▶ _Work required_
Write out the whole of the material exactly.

▶ _Dataset content_
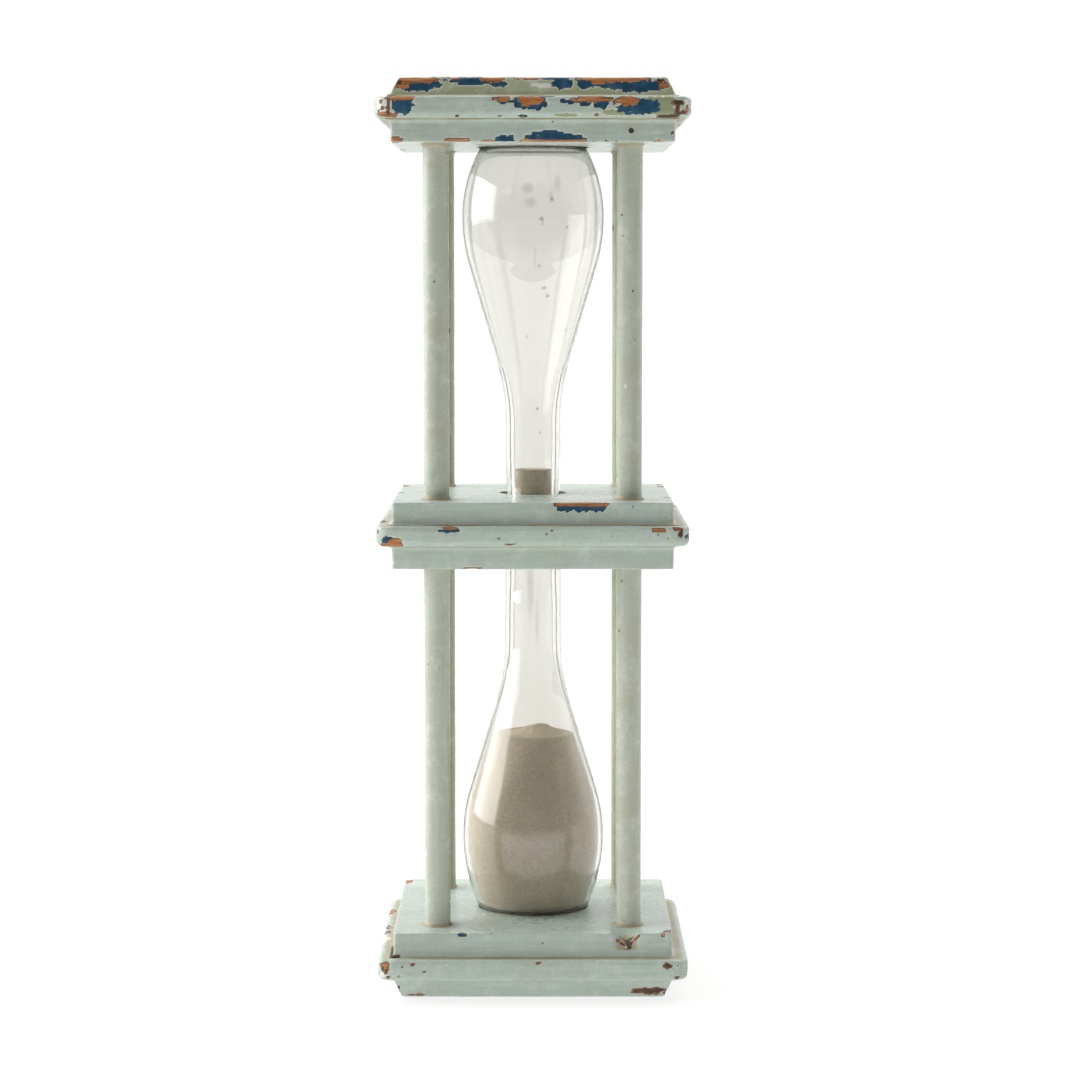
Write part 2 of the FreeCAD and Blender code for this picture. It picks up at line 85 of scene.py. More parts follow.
# Outlines of the bulbs: (radius, height from the disc, radius of the arc that leads to the next point,
# or 0 for a straight line). A positive arc bulges away from the axis and a negative one is hollow.
UPPER_OUTSIDE = [
    (8.7, 0, 0), (8.7, 5.0, 0), (9.9, 11.6, 0), (10.45, 24.3, 0), (10.45, 39.5, -72.0),
    (13.3, 59.8, 0), (23.7, 96.2, 66.5), (26.3, 114.5, 52.6), (19.3, 140.7, 1.6), (17.82, 141.7, 0), (0, 141.7, 0),
]
UPPER_INSIDE = [
    (7.1, 0, 0), (7.1, 22.0, 0), (7.3, 30.0, 0), (7.3, 38.0, -60.0), (11.4, 59.8, 0),
    (22.0, 96.2, 60.0), (24.6, 114.5, 50.9), (18.5, 138.7, 1.2), (17.4, 139.7, 0), (0, 139.7, 0),
]
LOWER_OUTSIDE = [
    (8.7, 0, 0), (8.7, 5.0, 0), (10.3, 11.6, 0), (10.6, 23.0, 0), (10.7, 44.7, -72.0),
    (13.6, 64.7, 0), (24.1, 100.4, 57.4), (26.4, 116.5, 66.0), (20.1, 145.2, 1.4), (18.84, 146.0, 0), (0, 146.0, 0),
]
LOWER_INSIDE = [
    (7.1, 0, 0), (7.1, 22.0, 0), (7.5, 30.0, 0), (7.5, 41.0, -60.0), (11.8, 64.7, 0),
    (22.5, 100.4, 53.0), (24.8, 116.5, 60.0), (20.3, 140.6, 4.0), (16.6, 144.4, 0), (0, 144.4, 0),
]
BORE = UPPER_INSIDE[0][0] * MM

# How far down through the paint a chip goes.
LAYERS = {"pale": 0.20, "olive": 0.34, "blue": 0.54, "wood": 0.78, "dark": 1.0}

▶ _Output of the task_
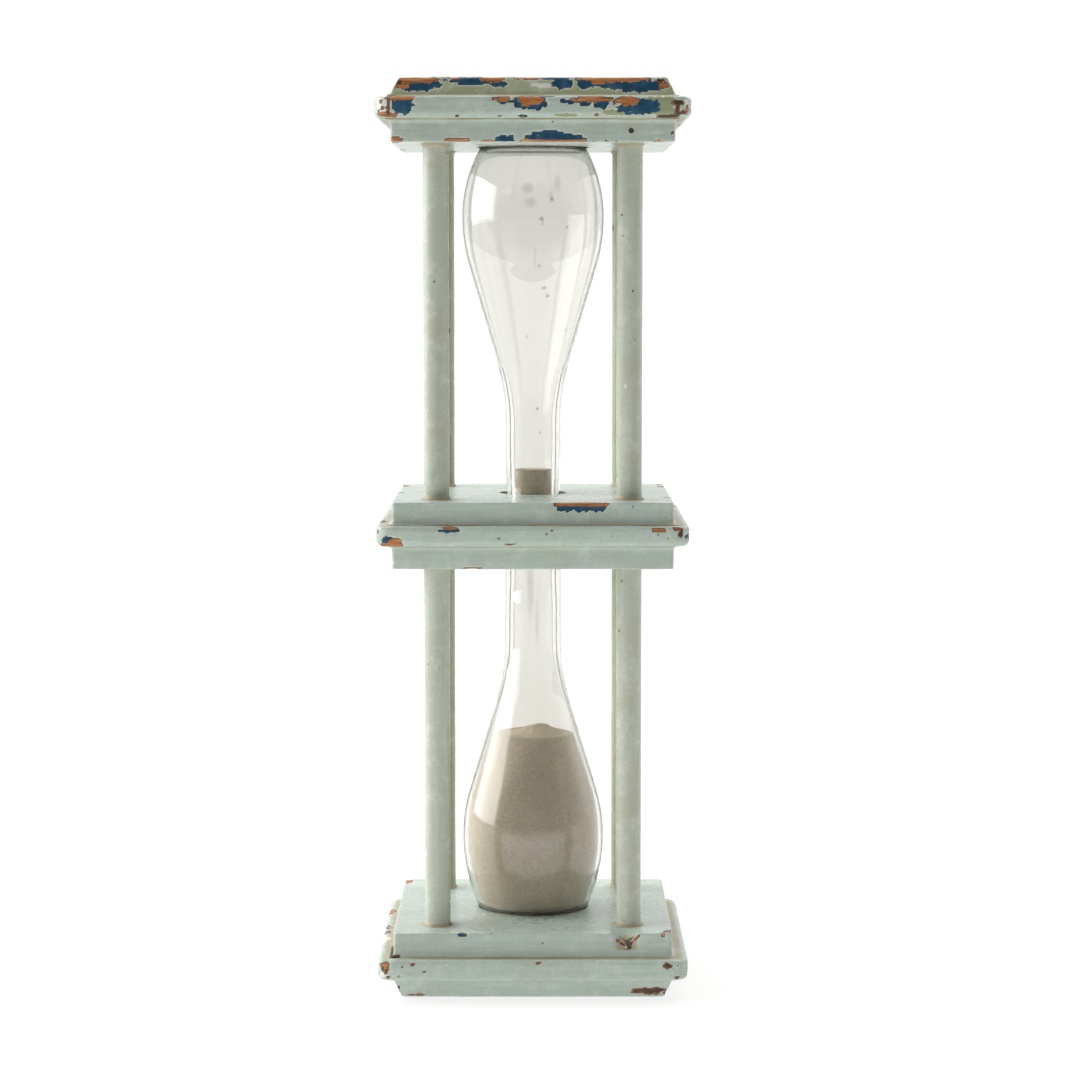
Write part 2 of the FreeCAD and Blender code for this picture. It picks up at line 85 of scene.py. More parts follow.
# Outlines of the bulbs: (radius, height from the disc, radius of the arc that leads to the next point,
# or 0 for a straight line). A positive arc bulges away from the axis and a negative one is hollow.
UPPER_OUTSIDE = [
    (8.7, 0, 0), (8.7, 5.0, 0), (9.9, 11.6, 0), (10.45, 24.3, 0), (10.45, 39.5, -72.0),
    (13.3, 59.8, 0), (23.7, 96.2, 66.5), (26.3, 114.5, 52.6), (19.3, 140.7, 1.6), (17.82, 141.7, 0), (0, 141.7, 0),
]
UPPER_INSIDE = [
    (7.1, 0, 0), (7.1, 22.0, 0), (7.3, 30.0, 0), (7.3, 38.0, -60.0), (11.4, 59.8, 0),
    (22.0, 96.2, 60.0), (24.6, 114.5, 50.9), (18.5, 138.7, 1.2), (17.4, 139.7, 0), (0, 139.7, 0),
]
LOWER_OUTSIDE = [
    (8.7, 0, 0), (8.7, 5.0, 0), (10.3, 11.6, 0), (10.6, 23.0, 0), (10.7, 44.7, -72.0),
    (13.6, 64.7, 0), (24.1, 100.4, 57.4), (26.4, 116.5, 66.0), (20.1, 145.2, 1.4), (18.84, 146.0, 0), (0, 146.0, 0),
]
LOWER_INSIDE = [
    (7.1, 0, 0), (7.1, 22.0, 0), (7.5, 30.0, 0), (7.5, 41.0, -60.0), (11.8, 64.7, 0),
    (22.5, 100.4, 53.0), (24.8, 116.5, 60.0), (20.3, 140.6, 4.0), (16.6, 144.4, 0), (0, 144.4, 0),
]
BORE = UPPER_INSIDE[0][0] * MM

# How far down through the paint a chip goes.
LAYERS = {"pale": 0.20, "olive": 0.34, "blue": 0.54, "wood": 0.78, "dark": 1.0}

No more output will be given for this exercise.